# Some Recent Fluke Catches



## Duke of Fluke (May 22, 2002)

Enjoy!

http://pierandsurf.com/photopost/showgallery.php?cat=500&ppuser=11410


----------



## Talapia (Apr 27, 2003)

Nice pics! Got to love it when a plan comes
together. You definitely put your time 
in for those fish. Good luck on your
next adventure. 

Henry


----------



## RuddeDogg (Mar 20, 2004)

*Absolutely!!!!*

What Talapia said....


----------



## Duke of Fluke (May 22, 2002)

*Thanks*

Thanks guys. I definately got some nice flatties this year but have yet to break my goal for the year of 10 lbs. There are still a few weeks to go before they move out of range so there is still hope. I have a special trip planned aboard the Mohawk next Wed targetting monster flatties on the offshore rockpiles and I will probably hit the Old Grounds a few more times in the coming weeks. Hopefully with enough time on the water my goal will be met  Tight lines!


----------



## dckhd247 (Sep 9, 2003)

Is that your Sailfish?

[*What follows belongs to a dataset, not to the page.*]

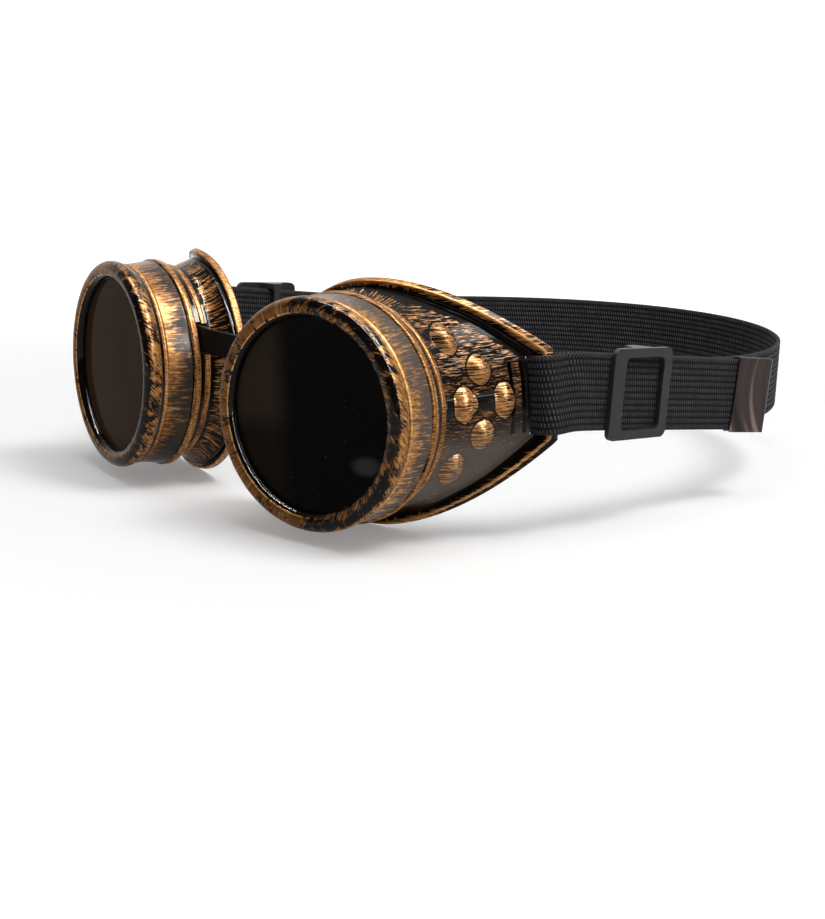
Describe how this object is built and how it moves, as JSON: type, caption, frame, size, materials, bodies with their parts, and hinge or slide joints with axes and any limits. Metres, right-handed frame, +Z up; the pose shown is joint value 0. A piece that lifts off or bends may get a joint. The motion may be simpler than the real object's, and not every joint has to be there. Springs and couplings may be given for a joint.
{
  "type": "goggles",
  "caption": "Round screw-front goggles with side shields, dark lenses in turned bezels, a nose bridge band and an elastic head strap with sliders.",
  "frame": {"origin": "middle of the head loop, level with the middles of the lenses; the head that wears the goggles holds them there", "axes": "+X to the wearer's left, -Y is the way the wearer looks, +Z up"},
  "size_m": [0.1608, 0.2172, 0.0637],
  "materials": {
    "aged_copper_shell": "gloss black plastic dry-brushed with copper, bronze on the edges and domes",
    "aged_copper_bezel": "gloss black plastic dry-brushed with copper, bronze on the lip and rings",
    "dark_lens": "polished, nearly opaque",
    "clear_lens": "polished clear plastic",
    "seal_rubber": "matt",
    "bridge_rubber": "satin",
    "elastic_webbing": "ribbed knit elastic",
    "slider_plastic": "fine matt moulding",
    "tip_metal": "dark bronze plating, glossy"
  },
  "bodies": {
    "left_cup": {"left_cup": "aged_copper_shell", "nose_bridge": "bridge_rubber", "head_strap": "elastic_webbing", "left_strap_tip": "tip_metal"},
    "right_cup": {"right_cup": "aged_copper_shell", "right_strap_tip": "tip_metal"},
    "left_lens": {"left_dark_lens": "dark_lens", "left_clear_lens": "clear_lens", "left_seal_ring": "seal_rubber"},
    "left_bezel": {"left_bezel": "aged_copper_bezel"},
    "right_lens": {"right_dark_lens": "dark_lens", "right_clear_lens": "clear_lens", "right_seal_ring": "seal_rubber"},
    "right_bezel": {"right_bezel": "aged_copper_bezel"},
    "left_slider": {"left_strap_slider": "slider_plastic"},
    "right_slider": {"right_strap_slider": "slider_plastic"}
  },
  "joints": [
    {"name": "bridge_flex", "type": "hinge", "parent": "left_cup", "child": "right_cup", "pos_m": [0, -0.1068, 0.0105], "axis": [0, 0, 1], "range_deg": [-15, 20], "stiffness_Nm_per_rad": 0.02, "deforming": ["nose_bridge", "head_strap"]},
    {"name": "left_lens_slide", "type": "slide", "parent": "left_cup", "child": "left_lens", "axis": [0.1908, -0.9816, 0], "range_m": [0, 0.006]},
    {"name": "left_bezel_turn", "type": "hinge", "parent": "left_lens", "child": "left_bezel", "pos_m": [0.0435, -0.115, 0], "axis": [0.1908, -0.9816, 0], "range_deg": [0, 720]},
    {"name": "right_lens_slide", "type": "slide", "parent": "right_cup", "child": "right_lens", "axis": [-0.1908, -0.9816, 0], "range_m": [0, 0.006]},
    {"name": "right_bezel_turn", "type": "hinge", "parent": "right_lens", "child": "right_bezel", "pos_m": [-0.0435, -0.115, 0], "axis": [-0.1908, -0.9816, 0], "range_deg": [0, 720]},
    {"name": "left_slider_slide", "type": "slide", "parent": "left_cup", "child": "left_slider", "axis": [0, 0.9945, -0.1045], "range_m": [-0.006, 0.016]},
    {"name": "right_slider_slide", "type": "slide", "parent": "right_cup", "child": "right_slider", "axis": [0, 0.9945, -0.1045], "range_m": [-0.006, 0.016]}
  ],
  "couplings": [
    {"joint": "left_lens_slide", "follows": "left_bezel_turn", "m_per_rad": 0.00047746},
    {"joint": "right_lens_slide", "follows": "right_bezel_turn", "m_per_rad": 0.00047746}
  ]
}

We ran out next to it a few weeks ago in some snotty seas...We were headed off to tunafish but stopped short at the OG's for bottom bouncing...


----------



## Duke of Fluke (May 22, 2002)

*I wish*

No the boat belongs to a friend. It will be a few years until I can afford a rig like that. It is a sweet ride. Fast, fishable, and handles very well. Right now I have a 17.5 fish and ski but I am getting rid of it and moving up to a 21-23 foot CC. I will begin shopping during the upcoming boat show season.


----------



## Anthony (Jul 3, 2002)

I know a boat that gives you a good shot at a nice flattie, maybe two .


----------